In total, eight parties will be represented in Slovak parliament. This means that the formation of a stable coalition government may be an almost impossible task.
A bruised and battered winner
The nominal winner of the election is Smer-Social Democracy ("Smer" means direction in Slovakian) though its vote share dropped from 44% to 28%. Prime Minister Robert Fico formerly led a single-party government. It's natural for voters to punish a governing party, but the extent of Mr Fico’s losses was much bigger than expected. Opinion polls suggested that Smer-SD were headed for more than 30% of the vote.
Though the party has won its fourth consecutive election victory, it emerges bruised and battered. If it wants to form a new government it will have to make numerous concessions to potential coalition partners. This may include Fico no longer being Prime Minister – a hard to imagine prospect.
Fico lost the 2014 presidential election after his gamble on tough anti-migrant rhetoric backfired spectacularly. Exit polls by the FOCUS agency suggested that immigration had not been among the most important influences on voting patterns, following a wave of industrial action from teachers and nurses, shifting attention towards problems with the country's education and healthcare systems. Fico and his ministers became nervous; Smer-SD was no longer setting the agenda.
Now, even after only securing 28% of the vote for the National Council, Smer-SD is still by far the most successful party in Slovakia. Its nearest rivals are Freedom and Solidarity (SaS) and the people’s movement Ordinary People and Independent Personalities (OĽaNO), who won around 12% and 11% respectively. For both groups this was a much better result than expected; some pre-election opinion polls even put SaS below the 5% entry threshold.
Analysts and commentators assume that both groups benefited from their anti-Fico stances. This may have also contributed to disappointing performances by those parties who did not directly rule out a coalition with Smer-SD: the centre-right party Sieť (Network), the inter-ethnic Hungarian-Slovakian Most-Híd, and above all the Christian Democratic Movement (KDH).
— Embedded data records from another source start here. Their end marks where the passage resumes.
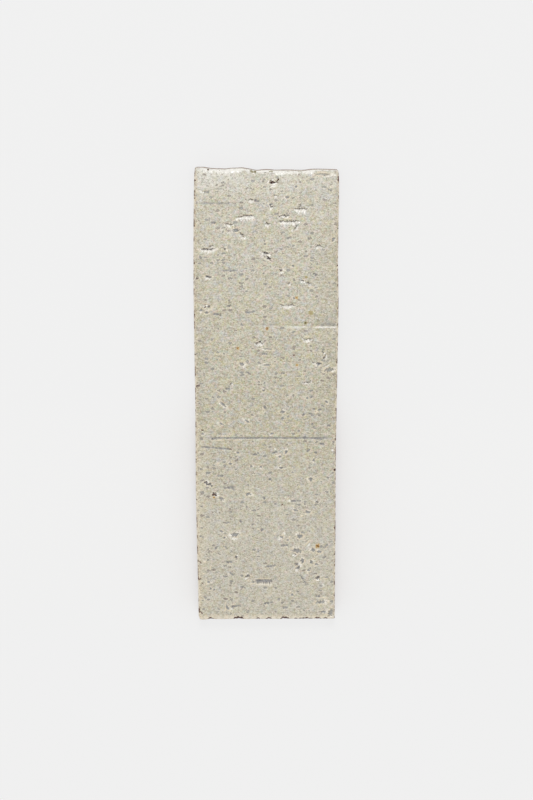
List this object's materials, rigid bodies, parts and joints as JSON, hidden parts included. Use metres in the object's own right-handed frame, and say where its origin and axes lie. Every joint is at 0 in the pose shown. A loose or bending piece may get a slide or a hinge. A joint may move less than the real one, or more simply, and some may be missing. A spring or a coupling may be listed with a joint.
{
  "type": "thin brick tile",
  "caption": "Long, flat glazed clay facing tile with a torn wire-cut face, chipped edges and a back of dovetail grooves.",
  "frame": {"origin": "middle of the plane that the back's lands rest on, at the centre of the tile's box", "axes": "+X across the width, +Y along the extruded length, +Z out of the glazed face"},
  "size_m": [0.0624, 0.203, 0.013],
  "materials": {
    "glazed_clay": "satin"
  },
  "bodies": {
    "root": {"thin_brick": "glazed_clay"}
  },
  "joints": []
}
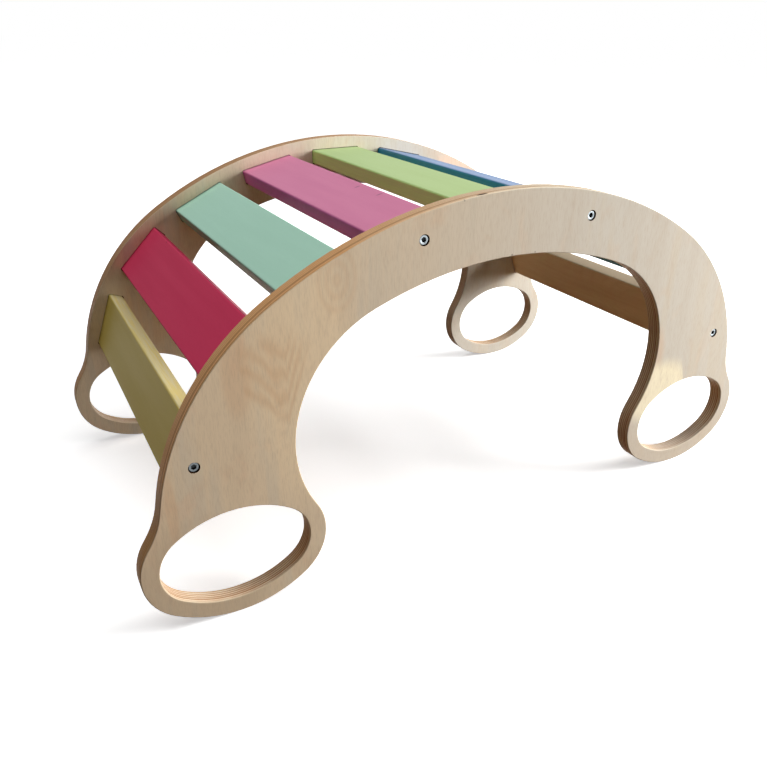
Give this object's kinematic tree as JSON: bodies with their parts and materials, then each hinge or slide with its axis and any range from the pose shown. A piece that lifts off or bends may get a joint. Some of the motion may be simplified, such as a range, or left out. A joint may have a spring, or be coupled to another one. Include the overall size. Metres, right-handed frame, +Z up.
{
  "type": "wooden rocker arch",
  "caption": "Arched climbing frame and rocker for a child's room: two bowed plywood side panels on oval ring feet, joined by painted slats.",
  "frame": {"origin": "on the floor under the middle of the arch, halfway between the side panels", "axes": "+X along the length from slat_1 to slat_9, +Y across from side_panel_front to side_panel_back, +Z up"},
  "size_m": [0.796, 0.426, 0.393],
  "materials": {
    "birch_plywood": "clear satin varnish",
    "paint_yellow": "satin paint",
    "paint_red": "satin paint",
    "paint_mint": "satin paint",
    "paint_pink": "satin paint",
    "paint_green": "satin paint",
    "paint_blue": "satin paint",
    "paint_orange": "satin paint",
    "paint_teal": "satin paint",
    "bare_wood": "clear satin varnish",
    "zinc_steel": "zinc plated",
    "insert_brass": "plain turned"
  },
  "bodies": {
    "root": {"side_panel_front": "birch_plywood", "side_panel_back": "birch_plywood", "slat_1": "paint_yellow", "slat_2": "paint_red", "slat_3": "paint_mint", "slat_4": "paint_pink", "slat_5": "paint_green", "slat_6": "paint_blue", "slat_7": "paint_orange", "slat_8": "paint_teal", "slat_9": "bare_wood", "bolts": "zinc_steel", "threaded_inserts": "insert_brass"}
  },
  "joints": []
}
Founded in 1990 shortly after the fall of the Communist regime, KDH was unique in a Slovak political landscape, full of oddly named parties with ambiguous political programmes, because it really was a conservative Christian democratic party. However, it has failed to reach voters beyond its traditional base and its eventual 4.94% means that, for the first time since 1990, it will not be represented in parliament.
The rise of the extreme right
However, the biggest shock of the night was that People’s Party–Our Slovakia (ĽSNS) – a party with strong anti-EU, anti-NATO, anti-migration and anti-Roma views – gained 8.04% of the vote.
Its members include people who have expressed admiration for Adolf Hitler – calling him a peacemaker and great economist – performed in a band called Judenmord (meaning Holocaust), or burned the EU flag in public.
Their leader is Marian Kotleba, governor of the Banská Bystrica region in central Slovakia. His previous party was banned in 2006 because the Supreme Court ruled that its advocating for the restriction of the right to vote of certain individuals breached the Constitution.
None of the pre-election opinion polls suggested that L’SNS was even close to the 5% threshold. However, Slovak law does not allow such polls to be published in the last two weeks before the election and rumours of growing support started spreading. ĽSNS is now the fifth strongest party in parliament.
This rise should lead to a lot of soul searching among so-called traditional politicians. The exit poll by FOCUS also dispelled the myth that ĽSNS voters are uneducated, suggesting that more than a half of its voters have secondary education, and another 20% have a university degree. Among first time voters they received almost 23% of the vote, and among secondary school students they were only beaten by another anti-immigrant party Sme rodina (We Are Family). This suggests that such politics may see increased support in the future if the issue is not addressed.
Unlike in the past when coalition governments were formed relatively easily (in 2012 it wasn’t even necessary), this time there’s a parliamentary stalemate. As the winner of the election, Smer-SD will attempt to form a coalition. Though its options are limited. Several parties have ruled out participation in such a government, and nobody will invite ĽSNS to the table. Smer-SD has few options: SNS, Most-Híd and Sieť .
One insurmountable obstacle is that Most-Híd would not go into the coalition with SNS due to their mutual distrust, even if the latter's anti-Hungarian rhetoric has recently softened. A coalition of "centre-right" parties that doesn't include SNS is however mathematically impossible. If Most-Híd were thus left out of talks, the coalition would have 76 out of 150 seats: an incredibly fragile prospect, particularly because OĽaNO and Sme rodina have highly unpredictable voting records, and it is not even certain that the latter would accept such a deal.
As Slovakia is set to hold the EU presidency in the second half of 2016, party leaders will be under pressure to form a government before then. If all these hurdles are not overcome, the only realistic option would be to form a temporary government that would lead Slovakia through the EU presidency and then call new elections in early 2017. However, Slovak politicians have surprised us many times in the past, so our expectations may be completely different to the eventual outcome.